Yeah, God knows no gays have been lynched in this country (Matthew Shepard).
So we can haz vote on ENDA now? (H.R. 1397/S. 811)
President Obama supports it. The head of the RNC supports it. Maybe it’s about time we put it to a Congressional vote.
I mean, just adding “sexual orientation” and “gender identity” to the list of things you can’t be discriminated against for, like “race, creed, color or national origin”? Lots of companies have it in their rules already. Time for the biggest one of all to join them.
Oh you know, that was just a hoax. Virginia Foxx said so… in front of Matthew’s mother. So hard-right conservatives can just, you know, ignore Matthew Shepard. It’s all, like: whatever…

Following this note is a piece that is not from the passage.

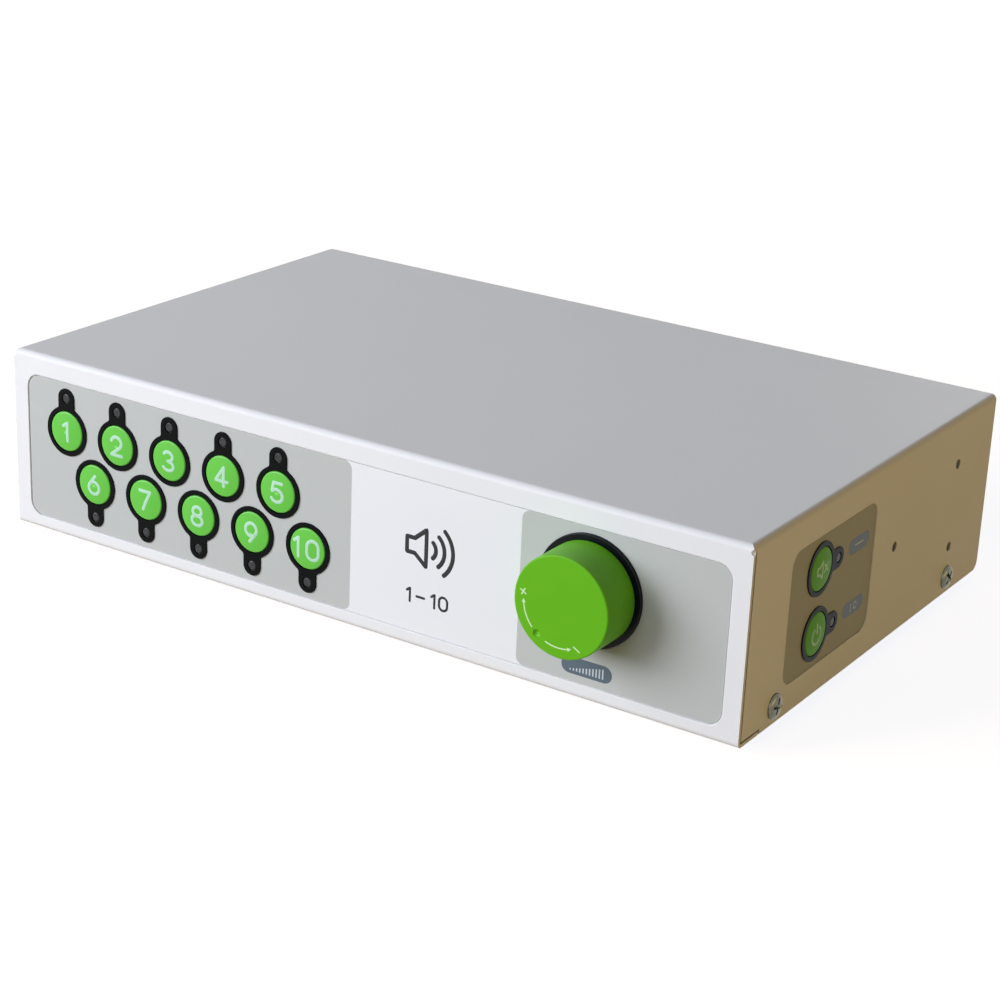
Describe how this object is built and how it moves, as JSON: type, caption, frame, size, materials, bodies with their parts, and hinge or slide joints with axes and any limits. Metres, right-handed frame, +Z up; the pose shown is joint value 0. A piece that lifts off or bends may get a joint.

Just thinking of Michael Steele. I never did, and still don’t, have much agreement with him. But after he got kicked out of his RNC job and became a correspondent on MSNBC, I gained a lot of respect for him as a thinking person. But this jackass? I cannot conceive of him managing to ever climb out of the cesspool in his head that passes as a mind.
The reality of that argument of RP is that gays are actually lynching themselves more these days. Nobody else has to get blood on their hands.
How many African American youths commit suicide because they can’t bear the thought of growing up Black in a bigoted, hate-filled society? If they are, it’s not being reported.
How mindlessly opaque is the statement that “marriage is between a man and a woman”?